We next consider the identification of the parameter \(c\) in the boundary value problem

$$\begin{aligned} \left\{ \begin{array}{ll} -\Delta u + cu = f &{}\quad \text{ in } \varOmega , \\ u = g &{}\quad \text{ on } \partial \varOmega \end{array} \right. \end{aligned}$$
(5.2)

from an \(L^2(\varOmega )\)-measurement of the state \(u\), where \(\varOmega \subset \mathbb {R}^d,\,d\le 3\), is a bounded domain with Lipschitz boundary, \(f\in L^2(\varOmega )\) and \(g\in H^{3/2}(\partial \varOmega )\). We assume that the sought solution \(c^{\dag }\) is in \(L^2(\varOmega )\). This problem reduces to solving an equation of the form (1.1) if we define the nonlinear operator \(F: L^2(\varOmega )\rightarrow L^2(\varOmega )\) by \(F(c): = u(c)\), where \(u(c)\in H^2(\varOmega )\subset L^2(\varOmega )\) denotes the unique solution of (5.2). This operator \(F\) is well defined on

$$\begin{aligned} D(F): = \left\{ c\in L^2(\varOmega ) : \Vert c-\hat{c}\Vert _{ L^2(\varOmega )}\le \gamma _0 \text{ for } \text{ some } \hat{c}\ge 0 \text{ a.e. }\right\} \end{aligned}$$

for some positive constant \(\gamma _0>0\). It is well known that \(F\) is Fréchet differentiable; the Fréchet derivative of \(F\) and its adjoint are given by

$$\begin{aligned} F'(c)h = -A(c)^{-1}(hF(c)) \quad \text{ and } \quad F'(c)^* w = -u(c) A(c)^{-1}w \end{aligned}$$

for \(h, w\in L^2(\varOmega )\), where \(A(c): H^2\cap H_0^1\rightarrow L^2\) is defined by \(A(c) u = -\Delta u +cu\) which is an isomorphism uniformly in a ball \(B_{\rho }(c_0) \cap D(F)\) for any \(c_0\in D(F)\) with small \(\rho >0\). It has been shown (see [4]) that for any \(\bar{c}, c\in B_{\rho }(c_0)\) there holds

$$\begin{aligned} \Vert F(\bar{c})-F(c)- F'(c)(\bar{c}-c)\Vert _{L^2(\varOmega )}\le C\Vert \bar{c}-c\Vert _{L^2(\varOmega )}\Vert F(\bar{c})-F(c)\Vert _{L^2(\varOmega )}. \end{aligned}$$

Therefore, Assumption 3.2 and the condition (3.10) hold if \(\rho >0\) is small enough.

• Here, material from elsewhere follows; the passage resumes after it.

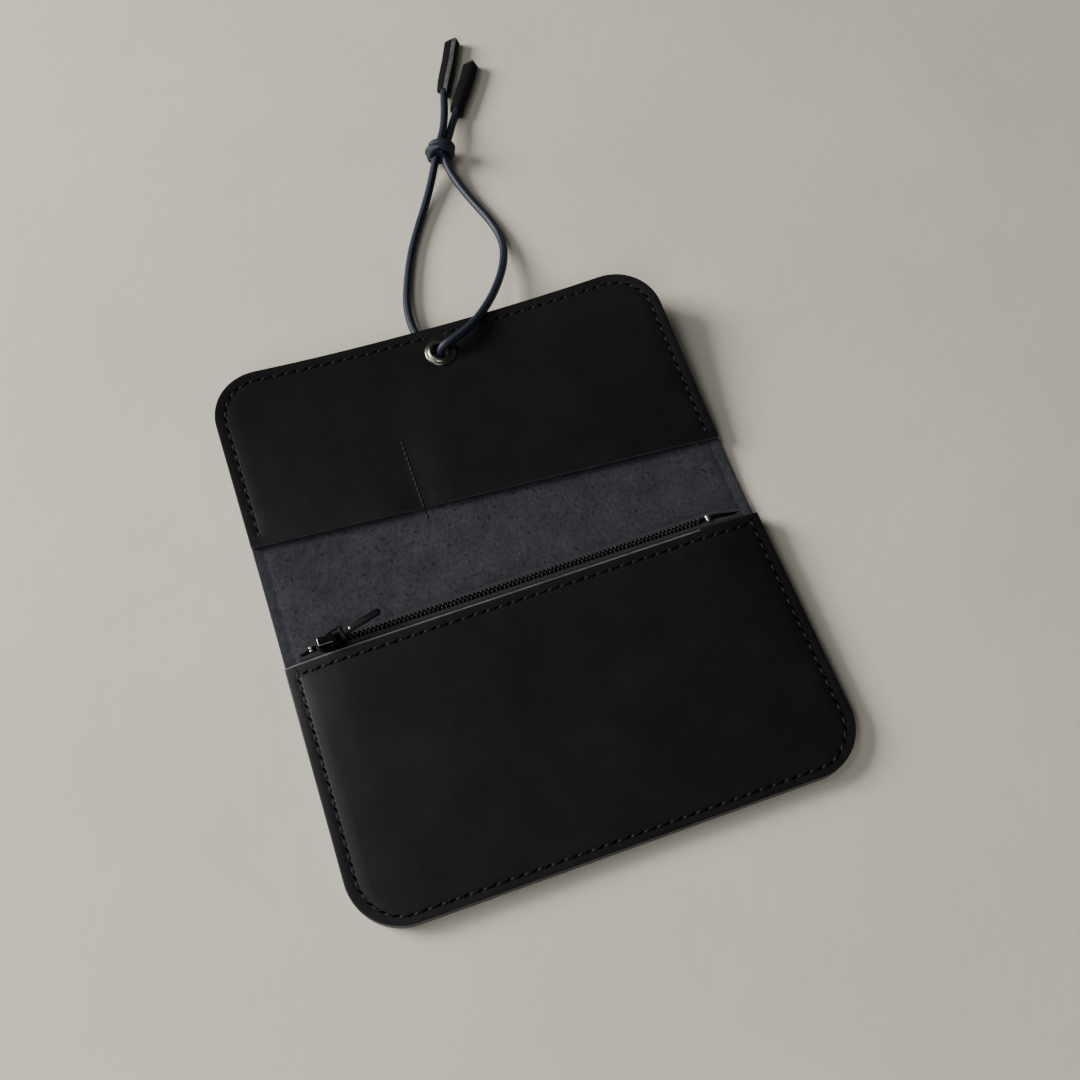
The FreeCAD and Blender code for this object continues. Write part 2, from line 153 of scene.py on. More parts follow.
# %% [markdown]
# The wallet's measures, in millimetres. The cover is measured along the leather, from the pocket's bottom
# edge: that length runs over the two folds. A point on the flap is given by x, that length u, and its
# height w above the leather's inner face. One function turns these into a place in space.

# %% Measures
WIDTH, HALF, EDGE_Y, CORNER_R = 195.0, 97.5, -116.2, 21.0
COVER_T, PANEL_T, PARTITION_T, CARD_T = 1.8, 1.8, 1.4, 1.5
SPINE_START, SPINE_LENGTH, FLAP_LENGTH = 114.2, 12.5, 105.85
TILT = math.radians(1.75)
FLAP_START = SPINE_START + SPINE_LENGTH
LENGTH = FLAP_START + FLAP_LENGTH
POCKET_MID, POCKET_SLANT = 105.0, 2.8
SEAM = 4.2
SPINE_Y = EDGE_Y + SPINE_START
FLAP_Y = SPINE_Y + SPINE_LENGTH * math.cos(TILT)
FLAP_Z = COVER_T + SPINE_LENGTH * math.sin(TILT)
CURL = 6.5


def curl(x, s):
    """The flap's two far corners lift a little."""
    return CURL * max(s / FLAP_LENGTH, 0) ** 1.5 * (abs(x) / HALF) ** 2.2


def on_cover(x, u, w):
    """A place on the cover, in the row's frame."""
    if u <= SPINE_START:
        return x, EDGE_Y + u, COVER_T + w
    turn, y, z, s = (TILT, SPINE_Y, COVER_T, u - SPINE_START) if u < FLAP_START else (
        2 * TILT, FLAP_Y, FLAP_Z, u - FLAP_START)
    if u >= FLAP_START:
        w += curl(x, s)
    return x, y + s * math.cos(turn) - w * math.sin(turn), z + s * math.sin(turn) + w * math.cos(turn)


def mouth(x):
    """The coin pocket's mouth, from the bottom edge."""
    return POCKET_MID + POCKET_SLANT * x / WIDTH


def back_under(x, u):
    """The partition's lower face, from the table."""
    return COVER_T + 0.1 + 1.2 * slope(u, 10, POCKET_MID - 2)


def front_under(x, u):
    """The front panel's lower face: held down at the sides, puffed up between them, lifted by the zip."""
    side = 1 - max(1 - (HALF - abs(x)) / 24, 0) ** 2
    puff = 0.9 * slope(u, 3, 55) * (1 - slope(u, POCKET_MID - 45, POCKET_MID - 5))
    lift = 2.2 * slope(u, POCKET_MID - 45, POCKET_MID - 6)
    return back_under(x, u) + PARTITION_T + 0.1 + (lift + puff) * side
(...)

In our numerical simulation, we consider the two dimensional problem with \(\varOmega = [0,1]\times [0,1]\) and

$$\begin{aligned} c^{\dag }(x,y) = \left\{ \begin{array}{l@{\quad }l} 1, \quad &{} \hbox {if } (x-0.3)^2+(y-0.7)^2\le 0.2^2; \\ 0.5, &{} \hbox {if } (x,y)\in [0.6,0.8]\times [0.2,0.5]; \\ 0, &{} \hbox {elsewhere.} \end{array} \right. \end{aligned}$$

We assume \(u(c^{\dag }) = x+y\) and add noise to produce the noisy data \(u^{\delta }\) satisfying \(\Vert u^{\delta } - u(c^{\dag })\Vert _{L^2(\varOmega )} = \delta \). We take \(\delta = 0.1\times 10^{-3}\) and \(\alpha _n = 2^{-n}\). The partial differential equations involved are solved approximately by a finite difference method by dividing \(\varOmega \) into \(40\times 40\) small squares of equal size. and the involved minimization problems are solved by the modified nonlinear CG method in [21]. we take the initial guess \(c_0=0\) and \(\xi _0=0\), and terminate the iteration by the discrepancy principle (3.6) with \(\tau = 1.05\).

Fig. 2
figure 2

Reconstruction results for Example 5.2: a exact solution; b \(\varTheta (c) = \Vert c\Vert _{L^2}^2\); c, d \(\varTheta (c) = \mu \Vert c\Vert _{L^2}^2+\int _\varOmega |Dc|\) with \(\mu =0.01\) and \(\mu =1\) respectively

Figure 2a plots the exact solution \(c^{\dag }(x,y)\). Figure 2b shows the result for the method with \(\varTheta (c) = \Vert c\Vert ^2_{L^2}\). Figure 2c, d report the reconstruction results for the method with \(\varTheta (c) = \mu \Vert c\Vert _{L^2}^2+\int _\varOmega |Dc|\) for \(\mu = 0.01\) and \(\mu =1.0\) respectively; the term \(\int _\varOmega |Dc|\) is replaced by a smooth one \(\int _{\varOmega }\sqrt{|Dc|^2+\epsilon }\) with \(\epsilon = 10^{-6}\) during computation. The reconstruction results in (c) and (d) significantly improve the one in (b) by efficiently removing the notorious oscillatory effect and indicate that the method is robust with respect to \(\mu \). We remark that, due to the smaller value of \(\mu \), the reconstruction result in (d) is slightly better than the one in (c) as can be seen from the plots; the computational time for (d), however, is longer.